Recording and Editing Sound for Film and Media

Open, Large seminar—Fall | 2 credits

FILM 3108

This course introduces techniques for recording and editing sound for film and media. Through a hands-on approach using recording equipment and Pro Tools, students will explore creating and mixing sound design and effects, Foley, and dialogue/ADR for film and other media. Studio work will be supplemented with readings on fundamentals of acoustics and media theory, as well as recommended films.

Faculty

Music and Sound for Film

Open, Seminar—Spring | 3 credits

FILM 3107

This class will explore the ways in which music and sound serve the dramatic intent of a film. As co-inhabitants of the aural spectrum, a film’s score and sound design are increasingly called upon to interact. Working in one of these areas now implies an understanding of the other.
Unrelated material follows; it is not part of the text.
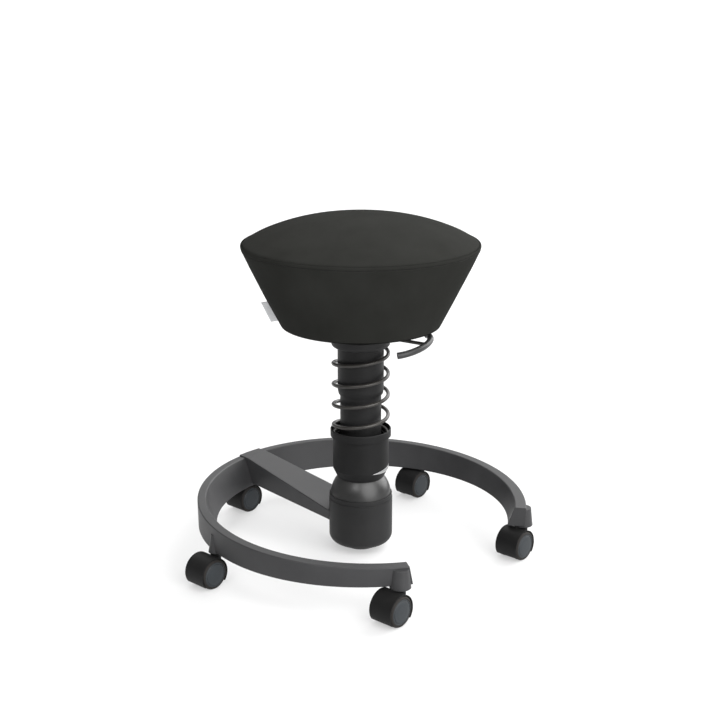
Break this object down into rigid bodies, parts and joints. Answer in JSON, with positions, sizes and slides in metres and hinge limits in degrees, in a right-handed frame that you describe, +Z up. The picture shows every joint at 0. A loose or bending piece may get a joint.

This class will cover: spotting music/sound with a director; choosing musical themes that correspond to the dramatic needs of a film; using sound design to highlight facets of the world and its characters; conceptualizing the soundworld of a film; and designing the music and sound so that they occupy different, complementary spaces. The marriage of sound and music has deep roots in the history of cinema, and special attention will be paid to great works of the past. There will be weekly listening assignments to survey the history of film music and to explore current trends. Technical topics covered will include: intro to ProTools and an overview of basic mixing, concepts in music editing, use of effects such as compression, eq, reverb and filters, file organization, management, and workflow. Students will work on sound design and/or scoring concepts using video clips that I provide or, better yet, using works from their fellow students in the film department.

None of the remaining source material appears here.